In “The Eye,” one in the discrete group of stories that concludes Alice Munro’s new collection, the author describes going as a child to view the open casket of the family’s “hired girl,” Sadie. Sadie — who once told the child narrator “there’s nothing in this world to be scared of”—has been hit by a car while walking home in the dark from a country dance hall. As she forces herself to look at the corpse, the child sees the eyelid move. She doesn’t share this extraordinary event with anyone, since she knows it’s “completely for her”:

Long, long afterwards, when I was not at all interested in any unnatural display, I still had it in my mind that such a thing had happened. I just believed it easily, the way you might believe and in fact remember that you once had another set of teeth, now vanished but real in spite of that. Until one day, one day when I may even have been in my teens, I knew with a dim sort of hole in my insides that now I didn’t believe it anymore.

When I was a child, my mother told me that by the time I was old enough to die, a machine would have been developed to prevent it. Like the child in “The Eye,” I believed in this consolation until an inappropriate age, when its impossibility arrived all at once, with a similar hollowing force.

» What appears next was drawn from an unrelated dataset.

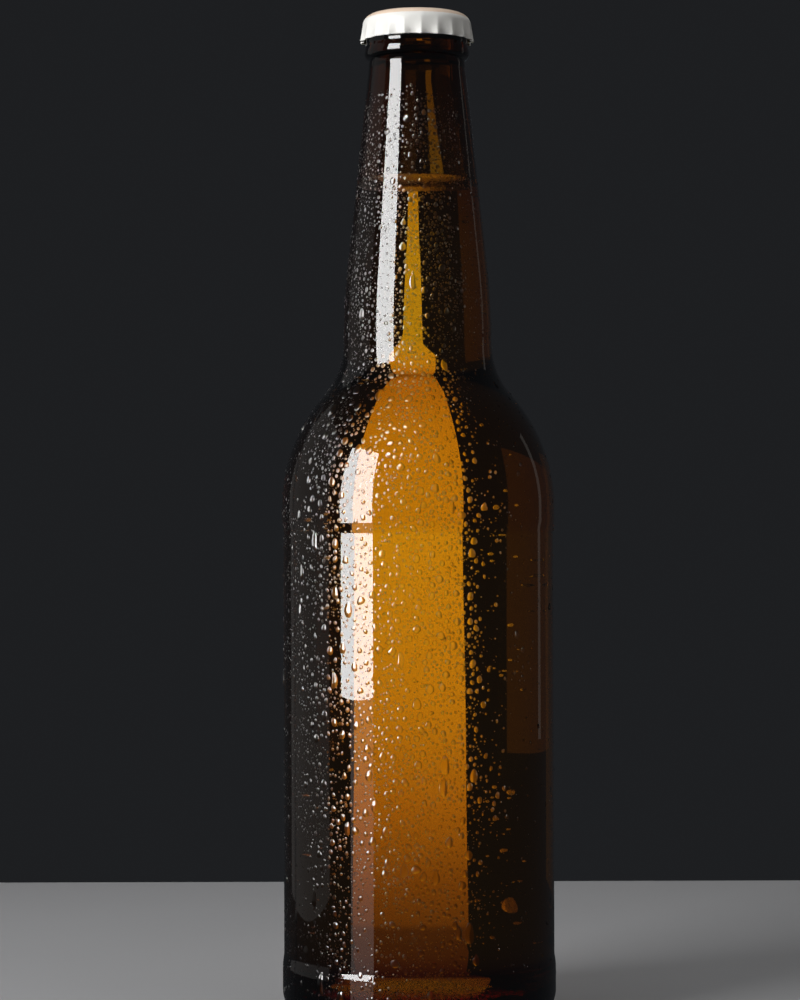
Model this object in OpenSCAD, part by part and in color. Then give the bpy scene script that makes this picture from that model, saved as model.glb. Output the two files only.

The experience of recognizing a moment of your own emotional life in a piece of fiction — the reason, I think, that most of us read fiction — is especially characteristic of Munro’s work, and it’s part of the extreme devotion she has inspired in her readers in the more than sixty years since she began publishing stories. The four stories that conclude Dear Life are the peak of this extraordinary career.

What a phrase: Munro would hate it. But it’s hard to avoid big statements when a writer like Munro suggests that a book might be her last, as she did recently in an interview published on the New Yorker’s website. It happens that her contemporary Philip Roth has recently made the same announcement; according to many published reports, Roth is now sorting his papers for his biographer; he’s collaborating on a novel with an 8-year-old; he’s learning to use his new iPhone. Although it’s hard to picture Alice Munro doing any of these things, the two of them aren’t quite as odd a couple as it might seem. Both are intensely regional writers, who’ve created from their memories of the places where they grew up — Wingham, Ontario, and Newark, New Jersey — alternate fictional realities more vivid to many than the places themselves. Both have written explicitly and clarifyingly about sex; both are interested in transgressions of class and marital boundaries. Roth’s interviewers have noted that there’s a Post-it on his computer screen that reads, “The struggle with writing is over.” Munro’s preface to the last four stories in Dear Life, subtitled “Finale,” is just slightly wordier — perhaps the only time she’s gone on longer than he has:

The final four works in this book are not quite stories. They form a separate unit, one that is autobiographical in feeling, though not, sometimes, entirely so in fact. I believe they are the first and last — and the closest — things I have to say about my own life.

In the New Yorker interview, Munro acknowledges that The View from Castle Rock included similarly autobiographical stories, but characterizes these four as “simple truth.” The truth can sometimes be simple, but few writers know better than Munro what a difficult business it is to tell it. Over the course of her writing life — particularly in Lives of Girls and Women and The View from Castle Rock — she has returned to characters, situations, images and even word-for-word descriptions, arranging and rearranging these bits of personal history, as if to get them into their final form. The last four stories in Dear Life — lucid and deceptively simple — make a good case for being that “Finale,” an uncharacteristically grand title that hints at the amount of preparation it took to write them.

What makes it possible to have the events of one not especially unusual life resonate so powerfully for so many people? Although she began publishing stories when she was in college, from 1949 to ’51, Munro’s first book, The Dance of the Happy Shades, wasn’t published until 1968. By that time, the sexual revolution, increasing urban- and suburbanization, and the shift away from a world of very clear norms of marriage and child rearing were changing the world for women. Munro herself moved off a farm to go to college on a scholarship, married and had children in her twenties, then divorced and remarried, struggling to write through all of it. It’s no wonder that the results of that revolution for women, its successes and failures, are everywhere in her work. The title of her only novel, Lives of Girls and Women, published in 1971, suggests the splintering of one type of female life (with great socioeconomic variation) into shards of possibility that would have been unimaginable only a generation earlier. For a typical young woman in a Munro story, these potential lives are something distant but visible on the horizon, just beyond the farm where she lives.